Before joining Driehaus Capital Management in 2015, Mr. Ahmed worked as a senior analyst and trader for Black River Asset Management in emerging markets, particularly in the Latin America, Middle East, North Africa/Sub-Saharan Africa regions. Within these regions, he analyzed and applied sovereign, corporate, local debt, bonds, swaps, and currency trades.
Mr. Ahmed received a B.S. in finance from the University of Minnesota.
Chad Cleaver, CFA
Chad Cleaver is the lead portfolio manager for the Emerging Markets Small Cap Growth and Frontier Markets strategies and a portfolio manager for the Emerging Markets Growth and Multi-Asset Growth Economies strategies. In his role as lead portfolio manager, he has final responsibility for the strategy’s portfolio construction, risk management and buy/sell decisions. In his role as portfolio manager, he is responsible for idea generation, portfolio construction, security selection and investment research. He is also involved in daily tracking of the portfolio performance as well as macro-level trends and the market environment.
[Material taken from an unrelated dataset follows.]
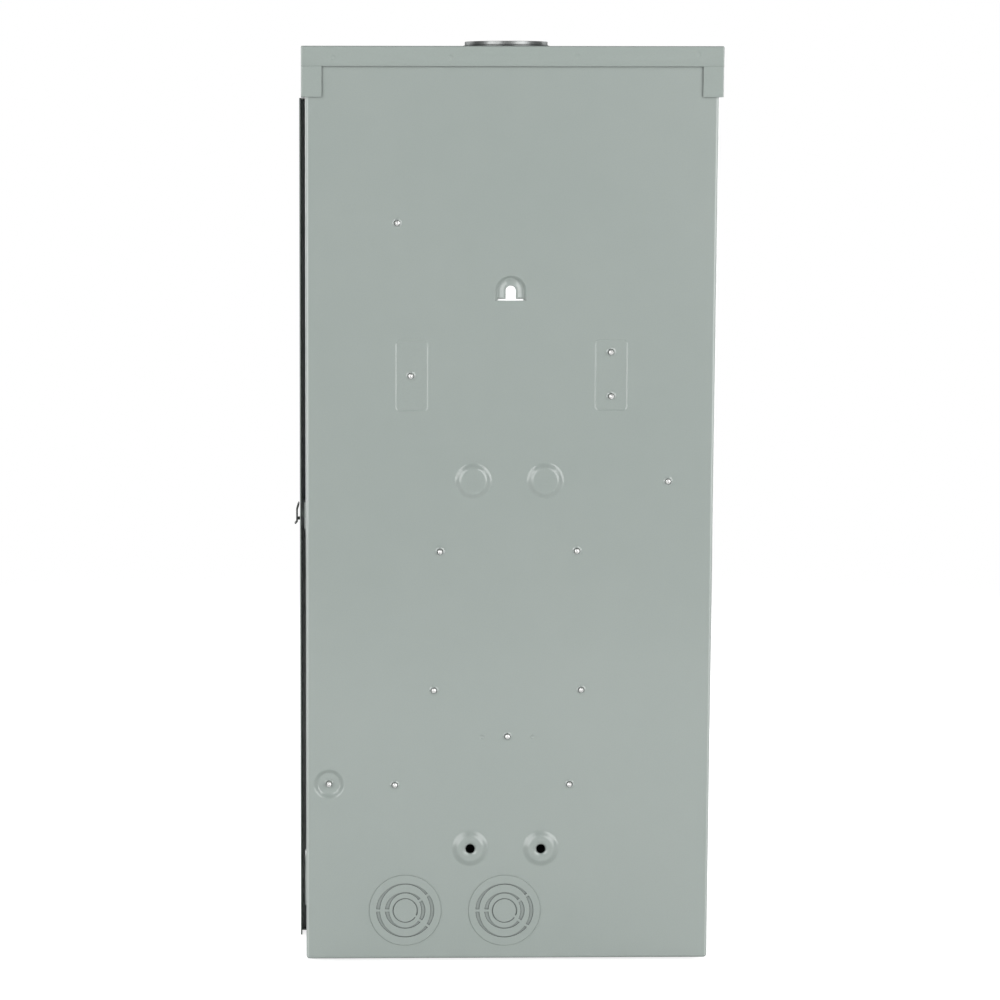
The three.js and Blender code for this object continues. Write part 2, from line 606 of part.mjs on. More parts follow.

Mr. Cleaver began his career with the Board of Governors of the Federal Reserve System and joined Driehaus Capital Management in 2004. He received his A.B. in economics from Wabash College in 2000 and his MBA from the Kenan-Flagler Business School at the University of North Carolina at Chapel Hill in 2004. Mr. Cleaver is a CFA charterholder.
Howard Schwab is the lead portfolio manager for the Emerging Markets Growth strategy and a portfolio manager for the Emerging Markets Small Cap Growth and Multi-Asset Growth Economies strategies. In his role as lead portfolio manager, he has final responsibility for the strategy’s portfolio construction, risk management and buy/sell decisions. In his role as portfolio manager, he is responsible for idea generation, portfolio construction, security selection and investment research. He is also involved in analyzing macro-level trends and associated market risks. Mr. Schwab has been quoted in numerous financial outlets, including the Wall Street Journal, Morningstar.com and Smart Money. He has also appeared as a guest contributor on Bloomberg TV.